Hawkers’ omnichannel approach positioned the company ahead of broader industry shifts. Deloitte’s 2025 Retail Outlook identifies “accelerating digital transformation/omnichannel capabilities” as a top priority for retail executives. What seemed contrarian in 2018 became standard practice by 2025.

The physical expansion revealed a crucial aspect of Hawkers’ sustainability. The company had built real infrastructure, owned its supply chain, and created genuine brand value beyond viral social media campaigns. That foundation distinguished Hawkers from competitors who relied solely on paid digital acquisition.

Maintaining Value During Downturns

Spain faced economic challenges in the late 2010s. Consumer spending tightened. Competitors increased promotional activity, pressuring Hawkers to discount aggressively to maintain market share.

Alejandro Betancourt López focused on value rather than price wars. The company introduced new product lines, improved quality, and enhanced customer service=. Sustainability initiatives—including sunglasses made from recovered ocean plastic—aligned with consumer values while differentiating Hawkers from purely price-driven competitors.

“We always have been conscious about sustainability, and we know that the market is shifting toward that direction,” Betancourt López said. “Everyone is getting more conscious and wanting to understand how the product they buy impacts their life, but also the world and environment as well.”
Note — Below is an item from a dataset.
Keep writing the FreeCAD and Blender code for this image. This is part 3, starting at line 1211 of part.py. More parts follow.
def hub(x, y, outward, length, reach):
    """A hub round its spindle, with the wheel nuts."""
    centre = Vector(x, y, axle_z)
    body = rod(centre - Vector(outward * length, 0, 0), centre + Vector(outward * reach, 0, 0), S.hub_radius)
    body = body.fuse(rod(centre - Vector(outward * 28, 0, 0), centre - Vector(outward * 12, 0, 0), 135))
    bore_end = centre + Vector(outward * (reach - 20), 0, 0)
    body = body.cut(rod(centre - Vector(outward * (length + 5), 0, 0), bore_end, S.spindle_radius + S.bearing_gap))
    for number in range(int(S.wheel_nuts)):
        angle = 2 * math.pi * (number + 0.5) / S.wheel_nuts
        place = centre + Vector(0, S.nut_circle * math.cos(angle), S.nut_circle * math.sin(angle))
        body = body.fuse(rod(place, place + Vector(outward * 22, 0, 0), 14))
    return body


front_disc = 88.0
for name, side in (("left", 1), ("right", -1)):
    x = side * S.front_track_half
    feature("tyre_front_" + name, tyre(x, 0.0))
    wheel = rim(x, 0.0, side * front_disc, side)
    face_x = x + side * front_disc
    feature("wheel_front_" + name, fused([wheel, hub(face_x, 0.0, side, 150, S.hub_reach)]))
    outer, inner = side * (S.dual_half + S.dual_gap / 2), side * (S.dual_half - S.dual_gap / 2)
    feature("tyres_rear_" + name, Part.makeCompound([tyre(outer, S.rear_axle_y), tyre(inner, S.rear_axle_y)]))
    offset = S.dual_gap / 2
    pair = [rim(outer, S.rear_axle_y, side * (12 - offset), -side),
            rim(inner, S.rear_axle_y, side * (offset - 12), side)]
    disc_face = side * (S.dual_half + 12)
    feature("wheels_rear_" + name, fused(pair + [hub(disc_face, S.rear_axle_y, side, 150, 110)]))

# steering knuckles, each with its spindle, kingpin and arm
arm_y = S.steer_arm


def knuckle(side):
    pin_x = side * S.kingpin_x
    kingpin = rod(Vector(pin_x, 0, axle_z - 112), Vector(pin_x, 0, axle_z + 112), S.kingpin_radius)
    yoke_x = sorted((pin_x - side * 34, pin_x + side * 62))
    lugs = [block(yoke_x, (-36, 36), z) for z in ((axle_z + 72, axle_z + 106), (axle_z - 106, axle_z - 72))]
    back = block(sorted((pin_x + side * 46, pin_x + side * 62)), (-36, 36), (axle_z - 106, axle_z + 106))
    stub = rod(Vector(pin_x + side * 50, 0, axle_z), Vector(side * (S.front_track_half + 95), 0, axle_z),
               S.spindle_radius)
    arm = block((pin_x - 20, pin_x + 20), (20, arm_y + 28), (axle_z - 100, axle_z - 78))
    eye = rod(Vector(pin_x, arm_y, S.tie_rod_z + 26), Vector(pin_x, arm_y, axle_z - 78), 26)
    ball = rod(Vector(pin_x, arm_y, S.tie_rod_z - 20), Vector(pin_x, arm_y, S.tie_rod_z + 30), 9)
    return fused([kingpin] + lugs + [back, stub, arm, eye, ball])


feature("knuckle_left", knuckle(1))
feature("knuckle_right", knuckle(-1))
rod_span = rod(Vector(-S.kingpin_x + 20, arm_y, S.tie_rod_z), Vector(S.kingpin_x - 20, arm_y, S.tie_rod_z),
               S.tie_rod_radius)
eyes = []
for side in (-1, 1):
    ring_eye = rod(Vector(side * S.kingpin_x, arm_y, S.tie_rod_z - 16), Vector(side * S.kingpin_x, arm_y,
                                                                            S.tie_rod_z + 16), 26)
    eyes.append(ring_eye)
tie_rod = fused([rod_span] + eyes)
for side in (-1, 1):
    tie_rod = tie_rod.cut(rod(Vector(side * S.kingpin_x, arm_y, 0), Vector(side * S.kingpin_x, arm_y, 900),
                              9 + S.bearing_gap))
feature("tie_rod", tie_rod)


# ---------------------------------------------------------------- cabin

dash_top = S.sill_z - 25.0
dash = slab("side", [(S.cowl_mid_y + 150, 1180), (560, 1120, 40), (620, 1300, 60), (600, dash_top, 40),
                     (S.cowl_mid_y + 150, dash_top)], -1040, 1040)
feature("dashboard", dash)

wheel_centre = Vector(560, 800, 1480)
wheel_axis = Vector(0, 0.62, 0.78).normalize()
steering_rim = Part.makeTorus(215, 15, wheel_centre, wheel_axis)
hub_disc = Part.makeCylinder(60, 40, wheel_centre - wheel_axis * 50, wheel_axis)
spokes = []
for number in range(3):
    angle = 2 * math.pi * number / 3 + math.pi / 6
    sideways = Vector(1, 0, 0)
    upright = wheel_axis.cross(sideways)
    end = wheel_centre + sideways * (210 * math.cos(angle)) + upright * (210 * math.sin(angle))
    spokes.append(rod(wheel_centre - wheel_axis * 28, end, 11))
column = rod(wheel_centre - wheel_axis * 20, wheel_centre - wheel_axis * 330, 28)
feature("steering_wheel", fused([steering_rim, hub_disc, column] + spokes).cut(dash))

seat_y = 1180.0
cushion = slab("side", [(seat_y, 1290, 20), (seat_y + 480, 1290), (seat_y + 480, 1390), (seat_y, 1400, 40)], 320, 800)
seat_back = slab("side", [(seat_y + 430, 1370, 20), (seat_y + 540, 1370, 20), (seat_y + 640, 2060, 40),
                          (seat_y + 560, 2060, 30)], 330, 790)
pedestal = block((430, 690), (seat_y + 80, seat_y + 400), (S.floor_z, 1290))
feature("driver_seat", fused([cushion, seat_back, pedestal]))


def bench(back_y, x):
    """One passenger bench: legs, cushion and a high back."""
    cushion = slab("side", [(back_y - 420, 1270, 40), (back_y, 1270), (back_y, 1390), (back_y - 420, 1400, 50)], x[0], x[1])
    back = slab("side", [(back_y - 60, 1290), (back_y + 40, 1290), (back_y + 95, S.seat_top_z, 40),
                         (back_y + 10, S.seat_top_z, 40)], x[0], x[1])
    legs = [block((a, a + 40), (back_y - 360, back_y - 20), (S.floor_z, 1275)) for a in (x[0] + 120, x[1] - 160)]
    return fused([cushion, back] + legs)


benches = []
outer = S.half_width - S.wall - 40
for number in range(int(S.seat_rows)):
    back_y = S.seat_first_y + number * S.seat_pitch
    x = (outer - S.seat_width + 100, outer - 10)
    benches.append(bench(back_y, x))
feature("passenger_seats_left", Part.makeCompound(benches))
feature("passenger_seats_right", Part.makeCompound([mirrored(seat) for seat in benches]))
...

Strategic patience paid off. Brands that slashed prices to maintain short-term sales damaged their long-term positioning. Hawkers emerged from economic challenges with strengthened brand equity and customers who valued more than just low prices.

The journey from $300 startup to a global brand demonstrates what happens when capable founders meet strategic capital and operational expertise. Alejandro Betancourt López provided more than money—he built infrastructure, scaled proven strategies, and made contrarian decisions that positioned Hawkers for sustained growth across changing market conditions.